→ PROBLEM
Write out the data again in full, exactly as it reads.
★ ★ ★ ★ ★
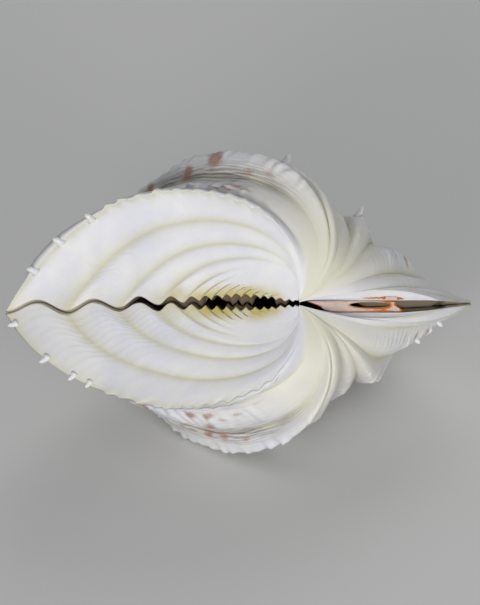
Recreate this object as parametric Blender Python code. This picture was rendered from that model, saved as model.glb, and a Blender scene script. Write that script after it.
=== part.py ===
"""China clam shell: the two closed valves of a porcelain clam and the ligament in their hinge.

The shell has its own frame, in millimetres from the beaks: X runs back along the hinge, Y is
square to the plane where the valves meet, and Z is up through the back of the animal. Each
valve is a fan of rib paths. A path is a cubic curve that leaves the beak, swells out and comes
home on the margin. The outer and the inner sheet are both drawn over that fan and joined at
the lip. Last, the whole shell is turned to lie on its left flank.
"""
import math

import bmesh
import bpy
import numpy as np
from mathutils import Euler, Vector

MM = 0.001

# Rib paths of the flank, from the ridge round the heart-shaped front face to the hinge end.
# Each has its margin point (x, z), its two curve handles (x, y, z) and its rib height.
RIB_PATHS = (
    ((-127, -38), (12, 52, 9), (-87, 70, -14), 0.0),
    ((-116, -62), (30, 47, 12), (-73, 77, -22), 1.4),
    ((-96, -92), (46, 50, 14), (-55, 109, -32), 2.0),
    ((-60, -121), (52, 41, 14), (-42, 112, -34), 2.2),
    ((-10, -129), (53, 32, 13), (-16, 82, -72), 2.4),
    ((34, -115), (50, 27, 10), (12, 62, -66), 3.2),
    ((62, -88), (44, 23, 7), (33, 38, -52), 3.4),
    ((73, -66), (38, 12, 4), (54, 17, -44), 1.6),
    ((76, -44), (32, 9, 1), (60, 13, -32), 0.2),
    ((63, -25), (22, 5, -2), (44, 8, -16), 0.0),
)
HINGE_END = len(RIB_PATHS) - 1
BEAK_AGAIN = HINGE_END + 1

# The valves differ a little, as the real pair does: share of the width, by rib path.
VALVE_WIDTH = {
    "right": ((0, 1.04), (2, 1.02), (3.5, 0.97), (5, 1.0), (6, 0.86), (7, 0.78), (8, 0.72), (9, 0.85)),
    "left": ((0, 0.95), (1.5, 0.93), (3, 0.97), (4, 0.93), (5.5, 1.04), (6.5, 0.87), (8, 0.95)),
}

# The front face inside the ridge is the ridge path shrunk towards the beak.
FACE_SIDE_POWERS = (1.25, 1.3)
FACE_DISH = 0.43

# Distance of each tooth of the right valve from the beak, along the front face's margin.
TEETH = (2.2, 5.6, 9.5, 12.9, 16.3, 20.4, 24.5, 28.8, 32.7, 37.4, 42.6, 49.5, 60.4, 77.2, 100, 127)

# How far a tooth reaches past the meeting line: by x along the face, and by rib width elsewhere.
FACE_TOOTH_REACH = ((-127, 2.4), (-100, 2.3), (-80, 2.1), (-60, 1.9), (-52, 1.5), (-45, 1.1), (0, 0.5))
TOOTH_SHARE = 0.16
TEETH_FADE = (6.5, 8)

# The face's ribs grow towards the teeth, from this place along the paths.
FACE_RIB_HEIGHT = 0.9
FACE_RIB_START = 0.45

# Ribs are round on top and meet in narrow grooves, and they grow with distance from the beak.
GROOVE_POWER = 1.6
RIB_HEIGHT_REACH = 60
RIB_GROWTH = 0.6

# The left valve's ribs lie between the right valve's, by half a rib at the margin.
LEFT_RIB_SHIFT = (-0.34, -0.16)

# Space between the valves and how far their meeting line strays, by x along the back.
FACE_GAP = ((-127, 1.2), (-112, 1.6), (-62, 1.4), (-45, 3.0), (-25, 5.6), (-12, 4.4), (-5, 2.6), (0, 2.6))
HINGE_GAP = ((0, 2.6), (15.8, 5.2), (46, 5.2), (56, 4.3), (67, 2.6), (76, 1.0))
FACE_STRAY = ((-127, -1.6), (-100, -1.6), (-80, -0.5), (-60, 0.0), (-25, 0.6), (0, 0.0))
HINGE_STRAY = ((0, 0.0), (15.8, -1.3), (46, -1.3), (67, -0.3), (76, 0.0))
MARGIN_GAP = 1.0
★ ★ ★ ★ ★
→ CORRECT ANSWER
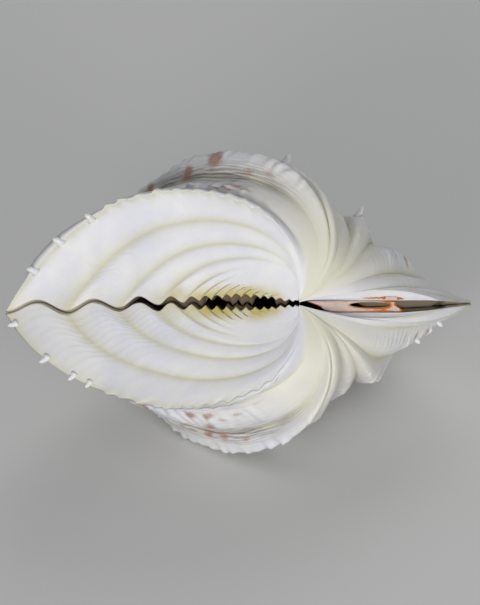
Recreate this object as parametric Blender Python code. This picture was rendered from that model, saved as model.glb, and a Blender scene script. Write that script after it.
=== part.py ===
"""China clam shell: the two closed valves of a porcelain clam and the ligament in their hinge.

The shell has its own frame, in millimetres from the beaks: X runs back along the hinge, Y is
square to the plane where the valves meet, and Z is up through the back of the animal. Each
valve is a fan of rib paths. A path is a cubic curve that leaves the beak, swells out and comes
home on the margin. The outer and the inner sheet are both drawn over that fan and joined at
the lip. Last, the whole shell is turned to lie on its left flank.
"""
import math

import bmesh
import bpy
import numpy as np
from mathutils import Euler, Vector

MM = 0.001

# Rib paths of the flank, from the ridge round the heart-shaped front face to the hinge end.
# Each has its margin point (x, z), its two curve handles (x, y, z) and its rib height.
RIB_PATHS = (
    ((-127, -38), (12, 52, 9), (-87, 70, -14), 0.0),
    ((-116, -62), (30, 47, 12), (-73, 77, -22), 1.4),
    ((-96, -92), (46, 50, 14), (-55, 109, -32), 2.0),
    ((-60, -121), (52, 41, 14), (-42, 112, -34), 2.2),
    ((-10, -129), (53, 32, 13), (-16, 82, -72), 2.4),
    ((34, -115), (50, 27, 10), (12, 62, -66), 3.2),
    ((62, -88), (44, 23, 7), (33, 38, -52), 3.4),
    ((73, -66), (38, 12, 4), (54, 17, -44), 1.6),
    ((76, -44), (32, 9, 1), (60, 13, -32), 0.2),
    ((63, -25), (22, 5, -2), (44, 8, -16), 0.0),
)
HINGE_END = len(RIB_PATHS) - 1
BEAK_AGAIN = HINGE_END + 1

# The valves differ a little, as the real pair does: share of the width, by rib path.
VALVE_WIDTH = {
    "right": ((0, 1.04), (2, 1.02), (3.5, 0.97), (5, 1.0), (6, 0.86), (7, 0.78), (8, 0.72), (9, 0.85)),
    "left": ((0, 0.95), (1.5, 0.93), (3, 0.97), (4, 0.93), (5.5, 1.04), (6.5, 0.87), (8, 0.95)),
}

# The front face inside the ridge is the ridge path shrunk towards the beak.
FACE_SIDE_POWERS = (1.25, 1.3)
FACE_DISH = 0.43

# Distance of each tooth of the right valve from the beak, along the front face's margin.
TEETH = (2.2, 5.6, 9.5, 12.9, 16.3, 20.4, 24.5, 28.8, 32.7, 37.4, 42.6, 49.5, 60.4, 77.2, 100, 127)

# How far a tooth reaches past the meeting line: by x along the face, and by rib width elsewhere.
FACE_TOOTH_REACH = ((-127, 2.4), (-100, 2.3), (-80, 2.1), (-60, 1.9), (-52, 1.5), (-45, 1.1), (0, 0.5))
TOOTH_SHARE = 0.16
TEETH_FADE = (6.5, 8)

# The face's ribs grow towards the teeth, from this place along the paths.
FACE_RIB_HEIGHT = 0.9
FACE_RIB_START = 0.45

# Ribs are round on top and meet in narrow grooves, and they grow with distance from the beak.
GROOVE_POWER = 1.6
RIB_HEIGHT_REACH = 60
RIB_GROWTH = 0.6

# The left valve's ribs lie between the right valve's, by half a rib at the margin.
LEFT_RIB_SHIFT = (-0.34, -0.16)

# Space between the valves and how far their meeting line strays, by x along the back.
FACE_GAP = ((-127, 1.2), (-112, 1.6), (-62, 1.4), (-45, 3.0), (-25, 5.6), (-12, 4.4), (-5, 2.6), (0, 2.6))
HINGE_GAP = ((0, 2.6), (15.8, 5.2), (46, 5.2), (56, 4.3), (67, 2.6), (76, 1.0))
FACE_STRAY = ((-127, -1.6), (-100, -1.6), (-80, -0.5), (-60, 0.0), (-25, 0.6), (0, 0.0))
HINGE_STRAY = ((0, 0.0), (15.8, -1.3), (46, -1.3), (67, -0.3), (76, 0.0))
MARGIN_GAP = 1.0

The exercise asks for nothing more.